Mirgün Cabas eski bir ekran yüzü olmasına
rağmen, Savcı Sayan'la tartışarak hata etti.
Kızgınlığını gizleyemedi.
Konuğunun tuzağına düştü...
Savcı Sayan bu...
Sen onunla baş edebilir misin Mirgün kardeş?
Hata ettin...
Eski görüntüleriyle köşeye sıkıştırmaya çalıştığın konuğunun sana
karşılık vereceğini tahmin etmeliydin. Tecrübeden yoksun, çaylak
bir ekran yüzü değildin sen. Baykal için ağlamış Savcı
Sayan kime ne? "Babamı kaybettim" demiş
Baykal'ın ardından sana ne? Hırsızlık yapmamış, çalmamış,
çırpmamış, siyaset yapmak istemiş. Tercihini AK Parti'den yana
kullanmış.. Tıpkı Ertuğrul Günay gibi.. Tıpkı Haluk Özdalga gibi..

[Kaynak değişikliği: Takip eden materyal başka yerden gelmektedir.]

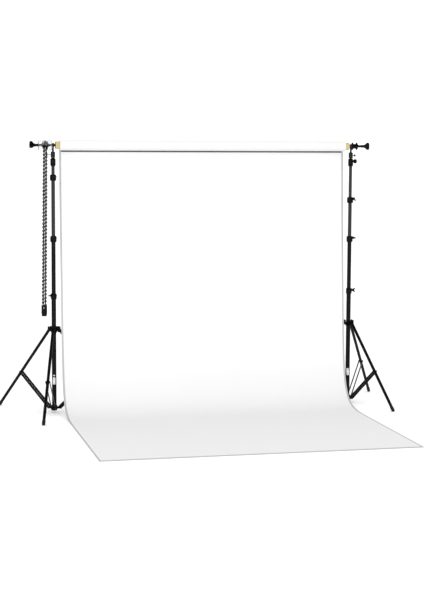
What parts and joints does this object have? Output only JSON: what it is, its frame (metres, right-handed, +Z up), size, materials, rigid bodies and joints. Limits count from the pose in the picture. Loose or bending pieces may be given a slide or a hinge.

AK Parti'ye gönül vermiş diğer solcular gibi.. Ya da Demokrat
Partililer, Doğru Yol Partililer gibi...
O görüntülerden sonra boş durur mu Savcı Sayan?
Durmadı, CNN Türk'te ağzına geleni söyledi.
Aydın Doğan'ı hedef aldı.
Uzattın Mirgün kardeş, uzattın... Ekranda ağırladığın Savcı Sayan
söyleyeceği her şeyi söyledikten sonra kestin yayını... Cevap
verdin sandın ama veremedin. Zaten işin değildi senin Aydın
Doğan'ı savunmak! Sen asli işini yapacaktın, AK Parti'nin
tercihini senin yargılamaya, sorgulamaya hakkın yok. Bir kişinin
makbul olup olmadığını listedeki sırasıyla ölçmek senin işin değil
Mirgün kardeş...
Yapılacak tek şey vardı...
Kestirip atacaktın!
En sonda yaptığını en başta yapacaktın!
Tuzağa düştün...
Savcı Sayan'a laf yetiştirmeye çalıştın...
Ayrıca...
Kendinle çeliştin kardeş...
Kendinle çeliştin...
Makbul olmayan biriydi madem Savcı Sayan, ne diye çağırdın?
Niye çıkardın milyonların karşısına?
Makbul olmayan birinin ne işi var CNN Türk
ekranında?
Ekran böyle bir şeydir işte!
Vezir de ediyor rezil de...
Mirgün Cabas ne yazık ki yıllarını Savcı
Sayan'la tartışarak, daha doğrusu Savcı Sayan'ı ekranda
patronunun aleyhine konuşturarak heba etti. Hem de öyle heba etti
ki ağzından çıkanları kulakları duymadı. Öfkesine o kadar esir
düştü ki, işbaşındaki iktidara karşı duruşunu ifşaa
etti..
Savcı Sayan ayıp etti doğru!
Mirgün Cabas ise ona uyarak daha büyük bir ayıbın altına imza
attı.
"(...) makbul biri olsaydınız..."
"(...) yanaştığınız parti..."
"(...) bazıları için keskin dönüş..."
Ah be
Mirgün Cabas... Ah be kardeşim...
Teşekkür edip yayını kesmek bu kadar zor muydu?